Let's make sure that this understanding of this code is correct:
(disassemble 'my-xor)
=>
; disassembly for MY-XOR
; 02DED843: 488BD1 MOV RDX, RCX ; no-arg-parsing entry point
; 46: 4831FA XOR RDX, RDI ; <-- beginning of our code
; 49: 488BE5 MOV RSP, RBP
; 4C: F8 CLC
; 4D: 5D POP RBP
; 4E: C3 RET
; 4F: CC0A BREAK 10 ; error trap
; 51: 02 BYTE #X02
; 52: 18 BYTE #X18 ; INVALID-ARG-COUNT-ERROR
; 53: 54 BYTE #X54 ; RCX
; 54: CC0A BREAK 10 ; error trap
; 56: 02 BYTE #X02
; 57: 08 BYTE #X08 ; OBJECT-NOT-FIXNUM-ERROR
; 58: 95 BYTE #X95 ; RDX
; 59: CC0A BREAK 10 ; error trap
; 5B: 04 BYTE #X04
; 5C: 08 BYTE #X08 ; OBJECT-NOT-FIXNUM-ERROR
; 5D: FED501 BYTE #XFE, #XD5, #X01 ; RDI
This listing has 2 instructions starting at offset 0x02DED843 that are exactly the output of just defined VOP. And the rest is the standard prolog and epilogue, and the code to check arguments’ types.

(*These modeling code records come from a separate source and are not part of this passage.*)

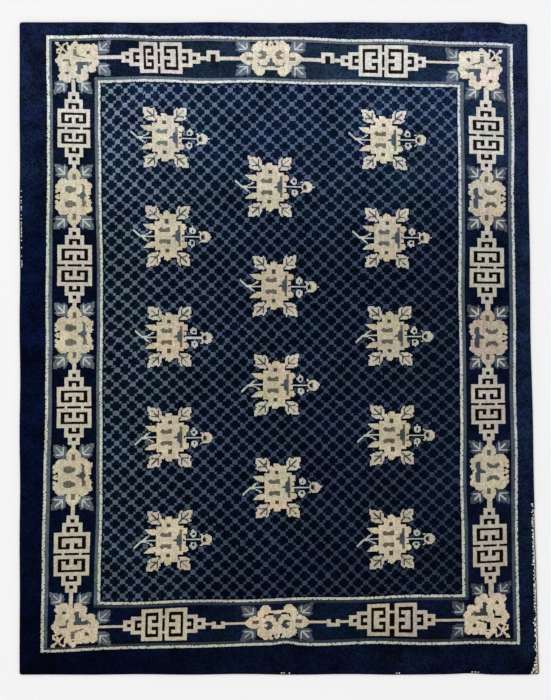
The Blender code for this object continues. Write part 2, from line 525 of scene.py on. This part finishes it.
def corner_peony(spot=SMOKE):
    """For the lower left corner: it opens into the rug, and its ribbon curls into the corner."""
    m = Chart(64, 64)
    for x, y, sx, sy in ((-8.8, 13.2, -1, 1), (0.8, 12.6, 1, 1), (16.2, -2.2, 1, 1), (16.8, -9.4, 1, -1)):
        leaf(m, LEAF, PALE, (x, y), sx, sy, 10.4, 10.8)
    petals = (  # each with its middle and its width
        (-1.2, -18.2, 5.0), (-4.8, -14.4, 6.0), (3.4, -15.0, 6.6), (9.2, -14.8, 6.4),
        (13.8, -14.2, 6.4), (14.2, -8.4, 6.2), (14.6, -2.4, 6.2), (12.2, 2.6, 6.6),
        (5.8, 8.8, 6.6), (1.8, 12.0, 6.2), (-8.6, 12.0, 6.6), (-12.8, 10.2, 5.6),
        (-12.6, 4.0, 5.8), (-15.8, -3.6, 4.8), (-13.2, -6.2, 5.6), (-12.4, 0.0, 6.4),
    )
    for x, y, wide in petals:
        m.disc(IVORY, x, y, wide, wide * 1.06)
    m.disc(IVORY, -1.6, -2.2, 25.5, 26.5)
    m.box(IVORY, 4, -9, 19, 12)
    m.box(IVORY, -8, 5, 10, 12)
    m.outline(BORDER)
    # ribbon, dark between its loops
    m.disc(DARK, -10.4, -12.6, 6.0, 6.4)
    m.line(IVORY, 1.5, (-5.0, -8.0), (-12.4, -15.0), (-16.0, -18.4))
    m.line(IVORY, 1.5, (-7.0, -16.4), (-7.8, -19.0), (-10.4, -18.4), (-12.6, -14.6), (-14.0, -9.8))
    m.line(IVORY, 1.5, (-12.6, -14.6), (-16.0, -13.4), (-16.4, -10.8), (-14.0, -9.8), (-12.0, -9.6))
    m.disc(IVORY, -16.2, -18.6, 3.4, 3.4)
    # small spots, long spots with a thin tail, and the folded petal that opens towards the field
    m.disc(MOSS, -8.5, 7.2, 3.2, 3.2)
    m.disc(MOSS, 9.3, -10.8, 3.6, 3.0)
    m.box(spot, -9.2, -4.0, 5.6, 3.0)
    m.line(spot, 1.2, (-6.4, -3.6), (-5.8, 1.6))
    m.box(spot, -1.6, -11.2, 3.6, 6.2)
    m.line(spot, 1.4, (-0.4, -8.4), (3.6, -7.4), (6.2, -6.4))
    m.line(SMOKE, 3.2, (6.0, -1.2), (9.2, -1.0))
    m.line(STEEL, 3.2, (0.4, -1.4), (7.2, -1.4))
    m.line(STEEL, 3.6, (1.6, 0.0), (1.2, 6.4))
    m.disc(STEEL, 3.0, 0.8, 5.0, 5.0)
    return m


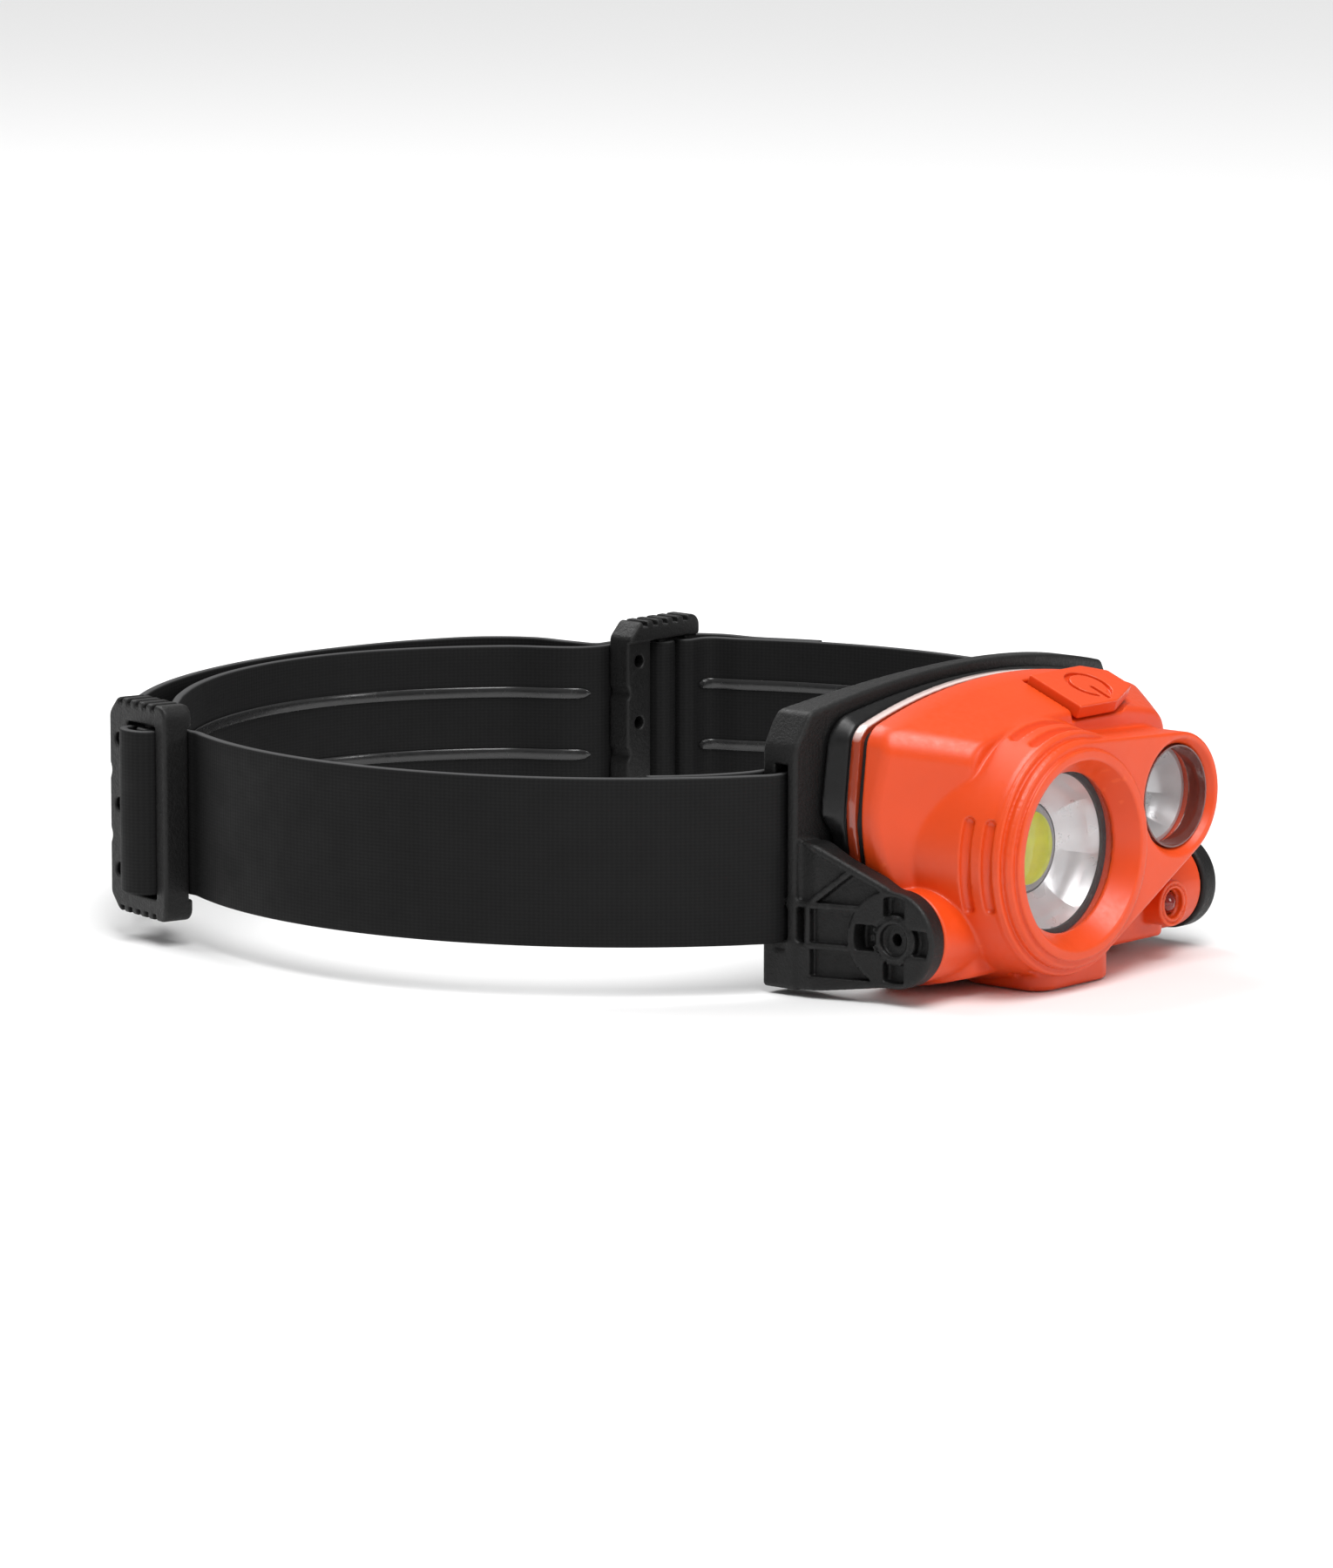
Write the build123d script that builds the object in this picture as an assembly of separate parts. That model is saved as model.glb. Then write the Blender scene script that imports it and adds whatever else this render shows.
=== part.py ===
from build123d import *
import math
import os

os.makedirs("parts", exist_ok=True)

# Frame: origin at the centre of the head loop, at the straps' mid-height.
# +Z is up, the lamp shines along -Y, and the wearer's right side is -X.

# Head loop and straps
LOOP_X = 86.6
LOOP_Y = 84.9
LOOP_CENTRE_Y = 0.9
STRAP_WIDTH = 30.0
STRAP_THICK = 1.6
OUTER_LAYER = 7.4
SPAN_STEPS = 3
GRIP_WIDTH = 2.1
GRIP_RAISE = 0.5
GRIP_Z = 6.0

# Adjusters: a slider and a ring of one shape
FRAME_LENGTH = 20.0
FRAME_HEIGHT = 39.5
FRAME_THICK = 5.0
RAIL_RAISE = 0.8
LAMP_BAR = 3.4
HOLED_BAR = 6.6
RAIL_WIDTH = 4.0
CENTRE_BAR_X = -1.7
CENTRE_BAR_WIDTH = 2.6
HOLE_RADIUS = 1.25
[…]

Let's also try to use the newly defined primitive inside a normal function:
(defun foo (a b)
(declare (type fixnum a b)
(optimize (speed 3) (safety 0)))
(my-xor (1+ a) (1+ b)))
And let's have a look at its disassembly:
; disassembly for FOO
; 0325A727: 48FFC2 INC RDX ; no-arg-parsing entry point
; 2A: 48FFC7 INC RDI
; 2D: 48C1E203 SHL RDX, 3
; 31: 48C1E703 SHL RDI, 3
; 35: 488BD2 MOV RDX, RDX ; <-- the code generated for MY-XOR
; 38: 4831FA XOR RDX, RDI ; <--
; 3B: 488BE5 MOV RSP, RBP
; 3E: F8 CLC
; 3F: 5D POP RBP
; 40: C3 RET
In this listing, we can see that the SBCL generated exactly the code that we wanted.
The code to generate such a simple inline assembly got quite verbose. This is because we utilize the full capabilities of the compiler, not just a simpler inline assembly.